Dalam ilustrasi di atas, anda melakukan “financial leverage” dengan memakai “other people money” atau uang bank untuk mendapatkan kekayaan senilai Rp 350 juta. Anda cukup menyediakan uang sendiri Rp 57 juta. Berapa ROI (Return On Investment) selama periode 10 tahun tersebut ? Cara menghitungnya adalah Rp 350 juta dikurangi modal anda Rp 57 juta = Rp Rp 293 juta dibagi Rp 57 juta (lalu dikali 100%) yaitu 514%. Biasanya kita jadikan per tahun agar bisa dibandingkan dengan tingkat suku bunga Deposito Bank yang saat ini sekitar 5%. Jika 514% dibagi 10 maka hasilnya 51% (bandingkan dengan bunga deposito). artinya ROI investasi properti apartemen milik sederhana memberikan imbal hasil 10 kali lipat dibandingkan suku bunga deposito (karena anda melakukan financial leverage). Tidak berhenti disini saja, setelah kredit anda lunas, maka anda menerima pendapatan pasif (passive income) seumur hidup. Jika anda memiliki 10 unit investasi seperti ini, maka pendapatan pasif anda Rp 20 juta per bulan dan memiliki potensi naik setiap tahun sejalan dengan kenaikan inflasi tahunan. Mengapa tidak banyak orang memiliki kecerdasan financial ini?
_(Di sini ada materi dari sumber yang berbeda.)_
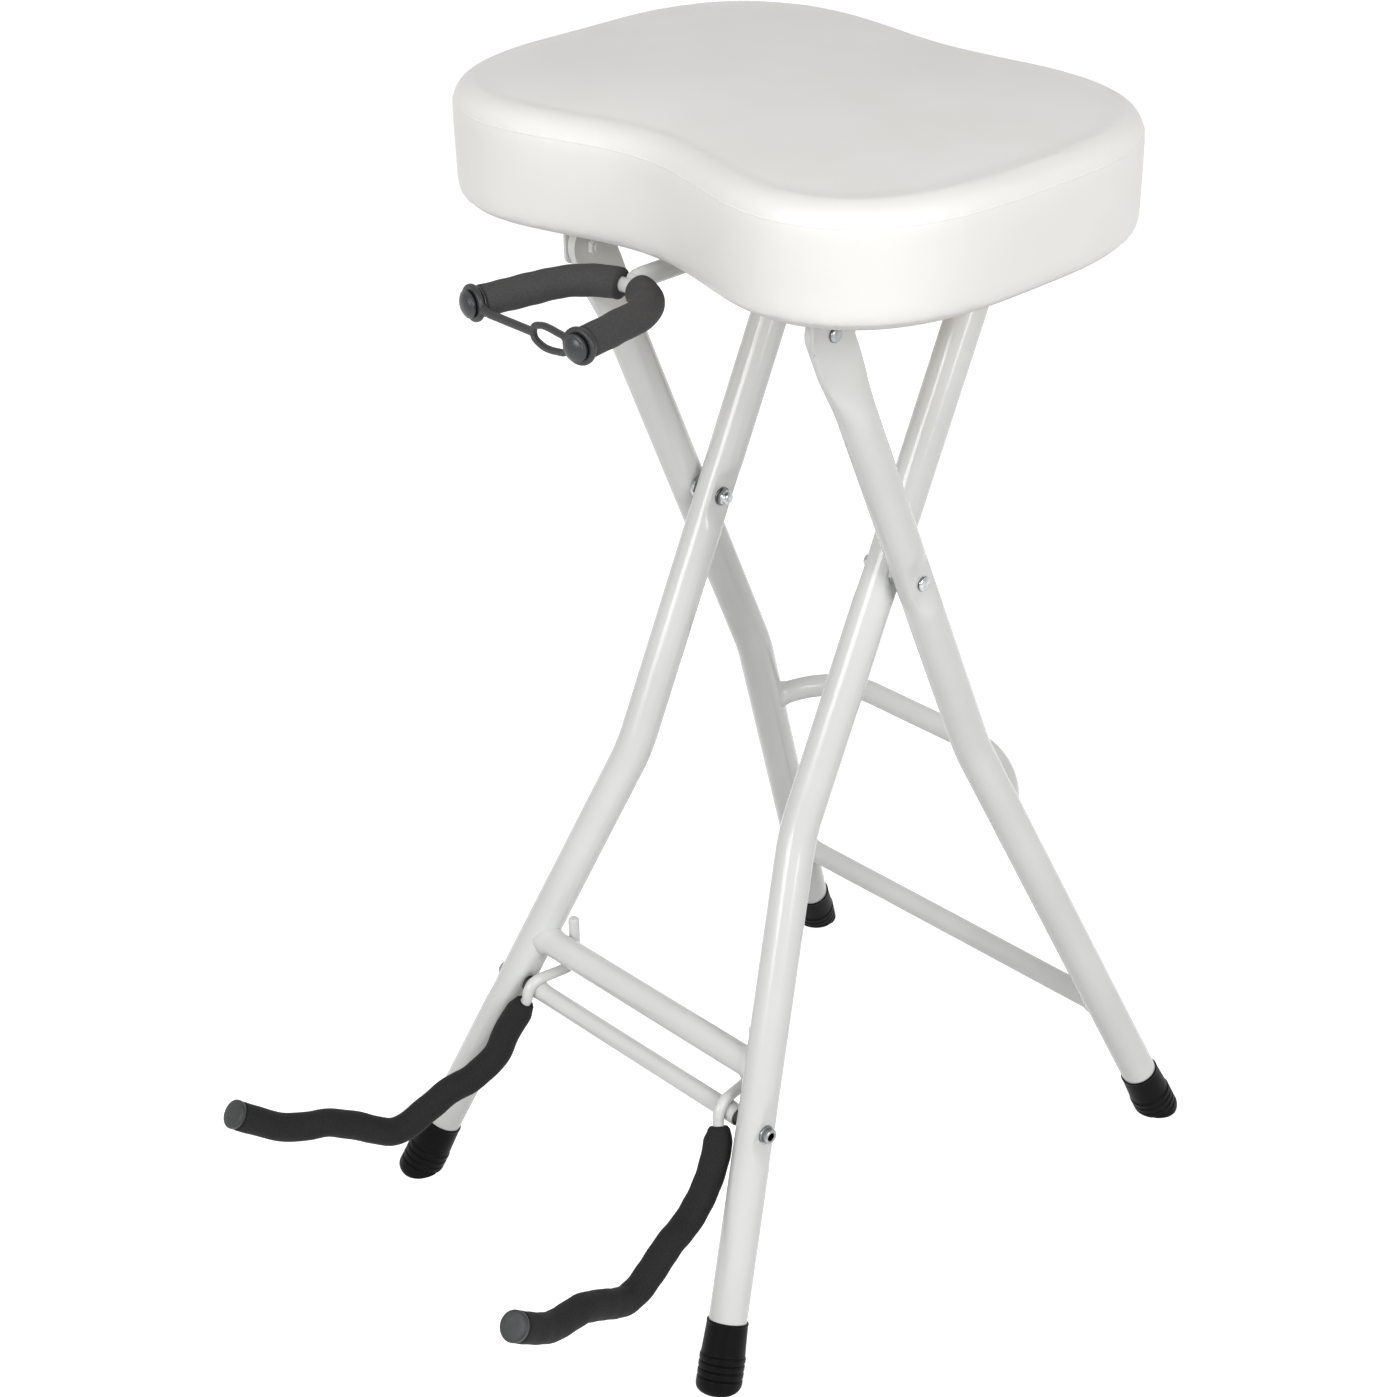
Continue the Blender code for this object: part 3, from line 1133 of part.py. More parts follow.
def strap_ring_centre():
    """Centre of the groove in the right cap, which the strap's ring fills."""
    route = yoke_route()
    reach = CAP_BORE_DEPTH - GAP - CAP_FLANGE_THICKNESS - groove_width() / 2.0
    return route[-1] - reach * prong_direction()


def build_strap(body):
    """Flat rubber strap: a ring at each end, a band and a pull loop with a slot.

    It is cut out flat and then bent by the yoke's opening near each ring, so that the rings lie
    square to the prongs.
    """
    centre = strap_ring_centre()
    ring = STRAP_RING_RADIUS
    bend = centre[0] - ring
    ring_x = bend + ring / cos(YOKE_OPENING)
    band = STRAP_BAND_HEIGHT / 2.0
    loop_half = LOOP_HEIGHT / 2.0
    loop_turn = asin(loop_half / ring)
    band_turn = asin(band / ring)
    loop_start = ring_x - ring * cos(loop_turn) - LOOP_LENGTH
    right = [(ring_x - ring * cos(turn), ring * sin(turn))
             for turn in np.linspace(loop_turn, 2.0 * pi - loop_turn, LOOP_RING_POINTS)]
    left = [(-ring_x + ring * cos(turn), -ring * sin(turn))
            for turn in np.linspace(band_turn, 2.0 * pi - band_turn, PLAIN_RING_POINTS)]
    top = [(loop_start, band), (loop_start + LOOP_SHOULDER, loop_half)]
    bottom = [(x, -z) for x, z in top[::-1]]
    outline = top + right + bottom + left
    half = STRAP_THICKNESS / 2.0
    mesh_data = prism("retainer_strap", outline, -half, half, "Y")
    bend_ends(mesh_data, bend, bent_base(centre))
    strap = add_piece("retainer_strap", mesh_data, STRAP_RUBBER, body)
    slot_end = ring_x - ring - STRAP_BAND_HEIGHT / 4.0
    slot_start = slot_end - SLOT_LENGTH
    tall = SLOT_HEIGHT / 2.0
    blunt = tall * SLOT_POINT_SHARE
    slot = ((slot_start, blunt), (slot_start + SLOT_POINT, tall), (slot_end, tall),
            (slot_end, -tall), (slot_start + SLOT_POINT, -tall), (slot_start, -blunt))
    slot = [(x, YOKE_HEIGHT + z) for x, z in slot]
    deep = bent_base(centre)
    cutter = prism("strap_slot", slot, deep - half - OVERRUN, deep + half + OVERRUN, "Y")
    cut(strap, hide_cutter("strap_slot", cutter))
    for name, sign in SIDES:
        way = mirrored(prong_direction(), sign)
        middle = mirrored(centre, sign)
        reach = half + OVERRUN
        cut(strap, drill("strap_hole_" + name, middle - reach * way, middle + reach * way,
                         CAP_GROOVE_RADIUS + GAP, STRAP_HOLE_SIDES))


def bend_ends(mesh_data, bend, base):
    """Bend a flat strap backwards by the yoke's opening, beyond a distance from its middle."""
    mesh = bmesh.new()
    mesh.from_mesh(mesh_data)
    for side in (-1.0, 1.0):
        geometry = mesh.verts[:] + mesh.edges[:] + mesh.faces[:]
        bmesh.ops.bisect_plane(mesh, geom=geometry, plane_co=(side * bend, 0.0, 0.0),
                               plane_no=(side, 0.0, 0.0))
    for vertex in mesh.verts:
        x, y, z = vertex.co
        side = 1.0 if x > 0.0 else -1.0
        over = abs(x) - bend
        across, deep = abs(x), y
        if over > GAP:
            across = bend + over * cos(YOKE_OPENING) - y * sin(YOKE_OPENING)
            deep = over * sin(YOKE_OPENING) + y * cos(YOKE_OPENING)
        elif over > -GAP:
            across = bend - y * tan(YOKE_OPENING / 2.0)
        vertex.co = (side * across, base + deep, YOKE_HEIGHT + z)
    mesh.to_mesh(mesh_data)
    mesh.free()


def bent_base(centre):
    """Y of the straight part of the strap, set so that its bent ends meet the caps' grooves."""
    return centre[1] - STRAP_RING_RADIUS * tan(YOKE_OPENING)


def floor_mesh():
    """A block whose top is the floor."""
    reach = PIVOT_HEIGHT
    outline = ((-reach, -reach), (reach, -reach), (reach, reach), (-reach, reach))
    return prism("floor_cutter", outline, -PIVOT_HEIGHT - FOOT_RIM_HEIGHT, -PIVOT_HEIGHT, "Z")


def stand_on_floor(stool):
    """Lift the stool by the pivot's height, and centre it from front to back."""
    bpy.context.view_layer.update()
    view = bpy.context.evaluated_depsgraph_get()
    ends = []
    for thing in bpy.data.objects:
        if thing.type == "MESH" and not thing.hide_render:
            solid = thing.evaluated_get(view)
            depths = [(solid.matrix_world @ vertex.co).y for vertex in solid.data.vertices]
            ends += [min(depths), max(depths)]
    stool.location = (0.0, -(min(ends) + max(ends)) / 2.0, PIVOT_HEIGHT)
    bpy.context.view_layer.update()


clear_scene()

ENAMEL = finish("white enamel", (0.72, 0.71, 0.69), 0.30)
VINYL = finish("white vinyl", (0.80, 0.79, 0.76), 0.42)
FOAM = finish("dark grey foam", (0.030, 0.029, 0.029), 0.85)
RUBBER = finish("black rubber", (0.012, 0.012, 0.012), 0.60)
STRAP_RUBBER = finish("strap rubber", (0.030, 0.031, 0.031), 0.50)
CAP_BLACK = finish("black cap plastic", (0.040, 0.042, 0.043), 0.35)
CAP_GREY = finish("grey cap plastic", (0.075, 0.077, 0.078), 0.45)
NYLON = finish("black nylon", (0.020, 0.020, 0.020), 0.50)
ZINC = finish("bright zinc", (0.55, 0.56, 0.57), 0.28, 1.0)
STEEL = finish("dark steel", (0.30, 0.30, 0.31), 0.35, 1.0)
PLYWOOD = finish("birch plywood", (0.52, 0.38, 0.22), 0.70)

STOOL = joint_axis("stool", (0.0, 0.0, 0.0))
FRONT_BODY = joint_axis("front_frame_axis", (0.0, 0.0, 0.0), STOOL)
SEAT_BODY = joint_axis("seat_axis", HINGE, STOOL)
CRADLE_BODY = joint_axis("cradle_axis", CRADLE_AXIS, FRONT_BODY)
HANGER_BODY = joint_axis("hanger_axis", (0.0, YOKE_BASE_Y, HANGER_HEIGHT), SEAT_BODY)

BEYOND = (REAR_FOOT_HALF_WIDTH + OVERRUN) * ACROSS
HOLE_RADIUS = BOLT_RADIUS + GAP
PIVOT_DRILL = drill("pivot_drill", -BEYOND, BEYOND, HOLE_RADIUS)
HINGE_DRILL = drill("hinge_drill", HINGE - BEYOND, HINGE + BEYOND, HOLE_RADIUS)
CRADLE_DRILL = drill("cradle_drill", CRADLE_AXIS - BEYOND, CRADLE_AXIS + BEYOND, HOLE_RADIUS)
ARM_DRILL = drill("arm_drill", (0.0, YOKE_BASE_Y, HANGER_HEIGHT), (0.0, CROSS_BAR[1], HANGER_HEIGHT),
                  ARM_TUBE_RADIUS + GAP, GUIDE_BORE_SIDES)
FLOOR_CUTTER = hide_cutter("floor_cutter", floor_mesh())
SCREW_DRILLS = hide_cutter("screw_drills", screw_drill_mesh())

build_rear_frame(STOOL)
build_frame_pivot(STOOL)
build_front_frame(FRONT_BODY)
build_cradle_pivot(FRONT_BODY, CRADLE_BODY)
build_cradle_arms(CRADLE_BODY)
build_cushion(SEAT_BODY)
build_brackets(SEAT_BODY)
build_screws(SEAT_BODY)
build_saddle(SEAT_BODY)
build_guides(SEAT_BODY)
build_hanger_arm(HANGER_BODY)
build_yoke(HANGER_BODY)
build_strap(HANGER_BODY)
stand_on_floor(STOOL)
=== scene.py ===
# %% [markdown]
# A folding stool for a guitar player, dressed for its portrait. The CAD model gives every piece
# its place and size. This lesson lays finer surfaces over it: bent tubes, foam sleeves, rubber
# boots, a sewn cushion, and the finish of each material.

# %% Open the CAD model
import json
from math import acos, ceil, cos, pi, radians, sin, sqrt, tan

import bmesh
import bpy
import numpy as np
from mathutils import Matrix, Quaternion, Vector
from mathutils.bvhtree import BVHTree


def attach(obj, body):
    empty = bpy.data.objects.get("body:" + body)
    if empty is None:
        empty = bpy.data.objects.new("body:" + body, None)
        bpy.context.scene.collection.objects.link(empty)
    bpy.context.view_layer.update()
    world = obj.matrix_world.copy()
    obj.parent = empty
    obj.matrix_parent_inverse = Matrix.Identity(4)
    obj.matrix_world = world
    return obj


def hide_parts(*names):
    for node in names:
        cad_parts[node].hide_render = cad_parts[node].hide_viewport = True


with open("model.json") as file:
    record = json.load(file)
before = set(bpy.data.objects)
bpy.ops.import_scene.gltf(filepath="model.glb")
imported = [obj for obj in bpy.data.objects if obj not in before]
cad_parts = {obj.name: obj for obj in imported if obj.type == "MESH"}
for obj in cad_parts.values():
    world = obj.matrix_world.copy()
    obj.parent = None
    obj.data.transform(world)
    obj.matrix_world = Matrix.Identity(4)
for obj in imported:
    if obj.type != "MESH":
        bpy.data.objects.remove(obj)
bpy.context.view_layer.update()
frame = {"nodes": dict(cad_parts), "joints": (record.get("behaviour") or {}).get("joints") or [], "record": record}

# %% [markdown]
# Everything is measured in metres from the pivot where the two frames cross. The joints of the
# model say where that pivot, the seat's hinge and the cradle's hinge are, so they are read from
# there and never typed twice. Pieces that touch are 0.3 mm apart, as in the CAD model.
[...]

Pertanyaan penutup: jadi lebih baik mana, nabung di bank dengan bunga 5% per tahun atau investasi properti? Jika anda golongan orang yang takut dengan “riba”, abaikan ilmu yang saya uraikan di atas, karena “self-limiting belief” yang ada dalam pikiran bawah sadar anda akan menghalangi tindakan anda. Bawah sadar anda akan meyalahkan orang lain yang lebih kaya daripada anda karena “self-limiting belief”. Semoga artikel singkat ini sedikit membuka wawasan bahwa ada yang namanya “self-limiting belief” yang kita tidak menyadari dan lebih mudah menyalahkan orang lain, menyalakan pemerintah, menyalakan partai lain, menyalakan agama lain, menyalahkan bangsa lain, ketimbang “intropeksi diri”.